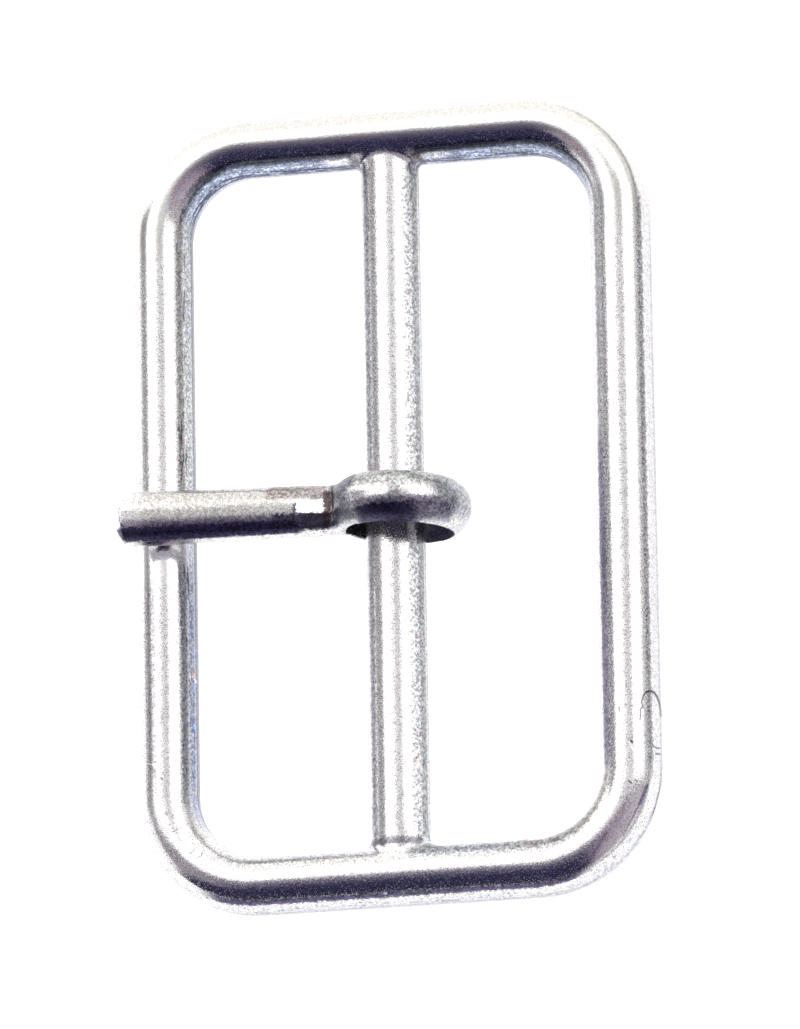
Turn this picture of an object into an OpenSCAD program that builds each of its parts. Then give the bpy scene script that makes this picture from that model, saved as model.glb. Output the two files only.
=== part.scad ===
// Waistcoat buckle: a cast frame with a centre bar, and one prong that swings on the bar.
// The origin is the middle of the bar's axis. The bar runs along Y, the prong points to -X and
// rests on the frame's long side there, and +Z is the front of the buckle.

/* [Frame] */
// Clear length of the centre bar, which is the width of strap that the buckle takes
strap_w = 25; // [18:0.5:40]
// Clear width between the two long sides, across the bar
clear_w = 14.85; // [12:0.25:24]
// Width of the frame's section
rim_w = 2.2; // [2.1:0.01:2.6]
// Height of the frame's section from its flat back to its crown
rim_h = 2.5; // [2.4:0.05:2.55]
// Radius of the section's crown, as a share of half the section's width
crown_share = 0.9; // [0.84:0.02:0.94]
// Radius of the section's two flanks, as a share of half the section's width
flank_share = 1.4; // [1.35:0.05:1.5]
// Radius that rounds the two edges of the flat back
back_edge_r = 0.4; // [0.2:0.05:0.5]
// Radius of the frame's corners, at the middle of the section
corner_r = 3.4; // [2.6:0.1:4.5]

/* [Centre bar] */
// Diameter of the bar
bar_d = 2.1; // [1.8:0.05:2.2]
// Height of the bar's underside above the frame's flat back
bar_lift = 0.1; // [0.05:0.05:0.15]
// How far the bar lies off the frame's middle line, away from the prong's tip
bar_off = 0; // [0:0.01:0.2]
// Size of the small fillet where the bar runs into the frame
bar_fillet = 0.22; // [0.1:0.02:0.3]

/* [Prong] */
// Diameter of the shank at its root, by the eye
shank_root_d = 1.84; // [1.6:0.02:2]
// Diameter of the shank at its tip
shank_tip_d = 2.0; // [1.6:0.02:2.1]
// Radius of the shank's front, which is flatter than its sides and back
front_r = 1.7; // [1.2:0.05:2.4]
// Height of the shank's front above its axis
front_h = 0.84; // [0.76:0.02:0.9]
// How far the tip passes the outer edge of the frame's long side
tip_overhang = 0.1; // [0.1:0.05:0.8]
// Radius of the domed end of the tip
tip_dome_r = 1.3; // [1.2:0.1:3]
// How far the prong is turned on the bar, seen from the front
prong_skew = 1.2; // [0:0.2:2.4]
// Place of the prong's eye along the bar
prong_y = -0.27; // [-6:0.01:6]

/* [Eye] */
// Diameter of the eye's hole, a loose fit on the bar
eye_hole_d = 3.84; // [3.5:0.02:4.1]
// Thickness of the eye's wall, which is domed outside and flat inside
eye_wall = 0.66; // [0.55:0.02:0.75]
// Width of the eye along the bar
eye_w = 1.92; // [1.6:0.04:2.4]
// How far the eye is turned against the bar, seen from the front
eye_turn = -3; // [-5:0.5:1]
// Place of the hole's middle past the bar's axis, away from the tip
eye_x = 0.36; // [0.1:0.02:0.45]
// Thickness that is left where the back of the eye is worn flat
eye_back_wall = 0.38; // [0.3:0.02:0.5]

/* [Pressed flat] */
// Length of the flat that is pressed in the shank beside the eye
flat_l = 1.1; // [0.6:0.1:1.6]
// Distance from the eye to the pressed flat
flat_offset = 0.05; // [0.05:0.05:0.5]
// Depth of the pressed flat
flat_depth = 0.12; // [0.05:0.01:0.2]

/* [Clearance] */
// Gap between the prong and what it rests on
rest_gap = 0.06; // [0.05:0.01:0.15]

/* [Hidden] */
$fn = 96;

// Depth by which two joined forms run into each other
merge = 0.01;

// Heights, measured from the bar's axis
back_z = -bar_d / 2 - bar_lift;
crown_z = back_z + rim_h;

// The middle of the frame's section runs round this rectangle
rim_x = clear_w / 2 + rim_w / 2;
rim_y = strap_w / 2 + rim_w / 2;
rim_mid = [-bar_off, 0, 0];

// Tangent arcs of the section: a crown arc, two flank arcs and two back edges
crown_r = crown_share * rim_w / 2;
flank_r = flank_share * rim_w / 2;
crown_cz = crown_z - crown_r;
flank_cx = flank_r - rim_w / 2;
flank_cz = crown_cz - sqrt(pow(flank_r - crown_r, 2) - pow(flank_cx, 2));
edge_cz = back_z + back_edge_r;
edge_cx = sqrt(pow(flank_r - back_edge_r, 2) - pow(flank_cz - edge_cz, 2)) - flank_cx;
crown_join = atan2(crown_cz - flank_cz, flank_cx);
edge_join = atan2(edge_cz - flank_cz, edge_cx + flank_cx);

// Place of the eye's hole, seen along the bar: its wall just clears the bar, behind it
eye_turn_shift = eye_w / 2 * sin(abs(eye_turn));
eye_play = eye_hole_d / 2 - bar_d / 2 - rest_gap - eye_turn_shift;
eye_z = sqrt(pow(eye_play, 2) - pow(eye_x, 2));
eye_r = eye_hole_d / 2 + eye_wall;
eye_dome_r = (pow(eye_w / 2, 2) + pow(eye_wall, 2)) / (2 * eye_wall);
eye_back_z = eye_z - eye_hole_d / 2 - eye_back_wall;

// Line of the shank: it leaves the eye below the hole's middle and clears the crown of the frame
shank_drop = 0.12;
shank_start = [eye_x, eye_z - shank_drop];
crown_point = [-rim_x - bar_off, crown_cz];
rest_share = 0.8;
shank_bar_r = (shank_root_d * (1 - rest_share) + shank_tip_d * rest_share) / 2;
lean_clear = crown_r + rest_gap + shank_bar_r;
crown_reach = norm(crown_point - shank_start);
crown_rise = atan2(crown_point[1] - shank_start[1], shank_start[0] - crown_point[0]);
shank_rise = crown_rise + asin(lean_clear / crown_reach);
shank_l = (rim_x + bar_off + rim_w / 2 + tip_overhang + eye_x) / cos(shank_rise);

// Points on an arc, from one angle to another
function arc(cx, cy, r, from, to, steps) =
    [for (i = [0:steps]) let (a = from + (to - from) * i / steps) [cx + r * cos(a), cy + r * sin(a)]];

// Right half of the frame's section, from the back up to the crown
function half_section() = concat(
    arc(edge_cx, edge_cz, back_edge_r, -90, edge_join, 5),
    arc(-flank_cx, flank_cz, flank_r, edge_join, crown_join, 8),
    arc(0, crown_cz, crown_r, crown_join, 90, 6)
);

// A list of points turned over to the other side of the section
function other_side(points) = [for (i = [len(points) - 1:-1:0]) [-points[i][0], points[i][1]]];

module rim_section() {
    polygon(concat(half_section(), other_side(half_section())));
}

// A straight side of the frame along Y
module straight_side(length) {
    rotate([90, 0, 0])
        linear_extrude(length, center = true)
            rim_section();
}

// One corner of the frame, in the quarter where X and Y are positive
module corner() {
    rotate_extrude(angle = 90)
        translate([corner_r, 0])
            rim_section();
}

module rim_sides() {
    straight_x = 2 * (rim_x - corner_r);
    straight_y = 2 * (rim_y - corner_r);
    for (side = [-1, 1]) {
        translate([side * rim_x, 0, 0])
            straight_side(straight_y);
        translate([0, side * rim_y, 0])
            rotate([0, 0, 90])
                straight_side(straight_x);
    }
    for (turn = [0:3]) {
        sx = (turn == 0 || turn == 3) ? 1 : -1;
        sy = turn < 2 ? 1 : -1;
        translate([sx * (rim_x - corner_r), sy * (rim_y - corner_r), 0])
            rotate([0, 0, 90 * turn])
                corner();
    }
}

module rim() {
    translate(rim_mid)
        rim_sides();
}

// A flared collar round one end of the bar
module bar_root() {
    flare_l = 2 * bar_fillet;
    flare_rise = 0.8 * bar_lift;
    translate([0, 0, strap_w / 2 - flare_l / 2])
        cylinder(h = flare_l, r1 = bar_d / 2 - merge, r2 = bar_d / 2 + flare_rise);
}

module bar() {
    rotate([90, 0, 0])
        cylinder(h = 2 * rim_y, d = bar_d, center = true);
    for (end = [-1, 1])
        rotate([-90 * end, 0, 0])
            bar_root();
}

// The eye about the hole's middle: a ring of round section, which the hole cuts flat inside
module eye_body() {
    rotate([90, 0, 0])
        rotate_extrude()
            translate([eye_r - eye_dome_r, 0])
                circle(r = eye_dome_r);
}

// The hole through the eye, as the piece that it takes away
module eye_hole() {
    rotate([90, 0, 0])
        cylinder(h = 2 * eye_w, d = eye_hole_d, center = true);
}

// Puts a shape at the eye's place on the bar, turned as the eye is against the shank
module at_eye() {
    translate([eye_x, 0, eye_z])
        rotate([0, 0, eye_turn - prong_skew])
            children();
}

// The shank, from the hole's middle to its domed tip, with its flatter front towards +X
module shank() {
    intersection() {
        cylinder(h = shank_l, d1 = shank_root_d, d2 = shank_tip_d);
        translate([front_h - front_r, 0, 0])
            cylinder(h = shank_l, r = front_r);
        union() {
            cylinder(h = shank_l - tip_dome_r, d = 2 * shank_tip_d);
            translate([0, 0, shank_l - tip_dome_r])
                sphere(r = tip_dome_r);
        }
    }
}

// The pressed flat on the front of the shank, as the piece that it takes away
module flat_cut() {
    translate([front_h - flat_depth, -shank_root_d / 2, eye_r + flat_offset])
        cube([shank_root_d, shank_root_d, flat_l]);
}

// Turns a shape that stands along +Z to lie along the shank's line
module along_shank() {
    translate([shank_start[0], 0, shank_start[1]])
        rotate([0, shank_rise - 90, 0])
            children();
}

// The worn back of the eye, as the piece that it takes away
module worn_back_cut() {
    translate([eye_x - eye_r, -eye_w, eye_back_z - eye_r])
        cube([2 * eye_r, 2 * eye_w, eye_r]);
}

module prong_solid() {
    difference() {
        union() {
            at_eye()
                eye_body();
            along_shank()
                difference() {
                    shank();
                    flat_cut();
                }
        }
        at_eye()
            eye_hole();
        worn_back_cut();
    }
}

module frame() {
    color("silver") {
        rim();
        bar();
    }
}

module prong() {
    color("gainsboro")
        translate([0, prong_y, 0])
            rotate([0, 0, prong_skew])
                prong_solid();
}

frame();
prong();
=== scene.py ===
"""A waistcoat buckle: a cast frame with a centre bar, and a loose prong, in worn nickel plate.

The pieces are modelled with one unit to the millimetre, in the row's frame: the origin is the
middle of the bar, the bar runs along Y, the prong's tip points to -X and +Z is the front.
"""

import logging
import math
from dataclasses import dataclass
from enum import Enum
from typing import Callable

import bpy
from mathutils import Matrix, Vector


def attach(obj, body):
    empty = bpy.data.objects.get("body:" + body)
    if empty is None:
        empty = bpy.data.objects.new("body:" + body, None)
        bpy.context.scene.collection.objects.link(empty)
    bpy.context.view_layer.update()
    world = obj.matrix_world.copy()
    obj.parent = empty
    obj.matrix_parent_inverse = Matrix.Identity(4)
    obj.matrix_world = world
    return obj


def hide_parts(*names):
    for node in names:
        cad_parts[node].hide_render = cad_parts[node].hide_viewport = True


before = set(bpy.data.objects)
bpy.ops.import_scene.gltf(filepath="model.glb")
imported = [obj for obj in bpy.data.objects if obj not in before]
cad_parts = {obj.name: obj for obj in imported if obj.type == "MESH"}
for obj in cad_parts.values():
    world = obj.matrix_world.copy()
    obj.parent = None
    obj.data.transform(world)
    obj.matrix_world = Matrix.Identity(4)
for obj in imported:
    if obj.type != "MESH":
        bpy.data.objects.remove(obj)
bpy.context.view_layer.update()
MM = 0.001
WELD = 0.001
LOG = logging.getLogger("buckle")

Point = tuple[float, float, float]
Colour = tuple[float, float, float]
Limit = tuple[float, float, float]
Span = tuple[float, float]
Noise = tuple[float, float, float]
Stops = tuple[tuple[float, Colour], ...]


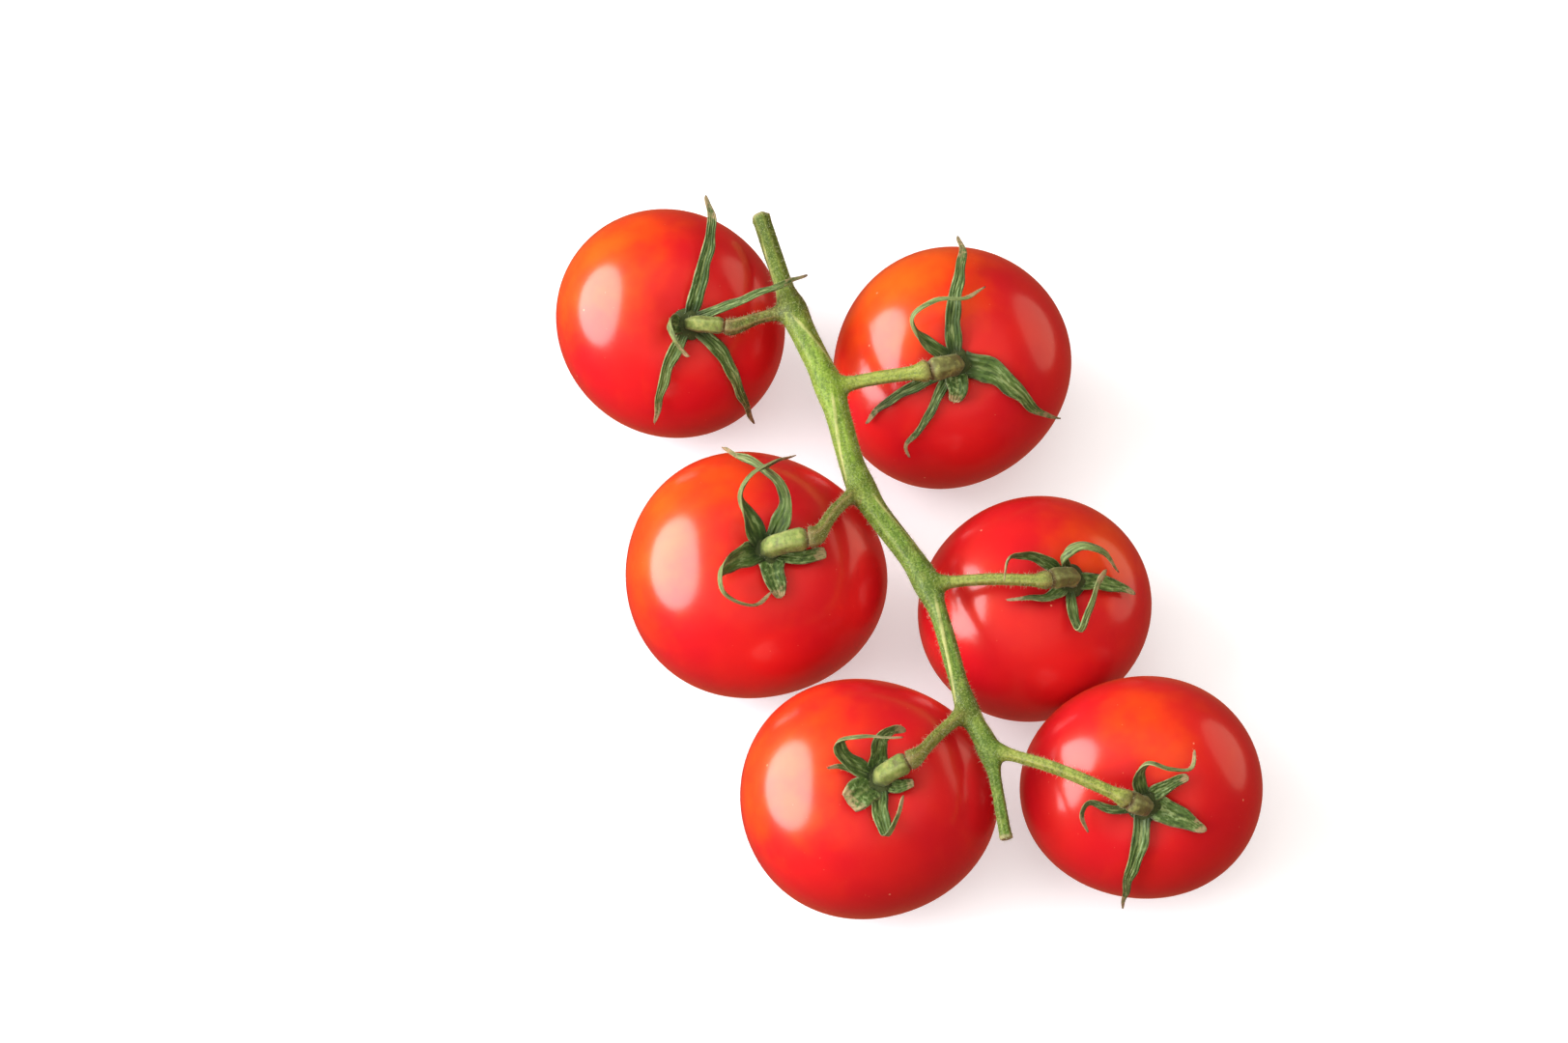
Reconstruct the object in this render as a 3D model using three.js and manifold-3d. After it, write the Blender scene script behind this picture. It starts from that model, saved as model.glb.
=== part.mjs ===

▶ _Your instructions_: Return the line that contains "Reconstruct the object" along with every line after it through the end of the entries, exactly, adding nothing.

▶ _Full answer_:
Reconstruct the object in this render as a 3D model using three.js and manifold-3d. After it, write the Blender scene script behind this picture. It starts from that model, saved as model.glb.
=== part.mjs ===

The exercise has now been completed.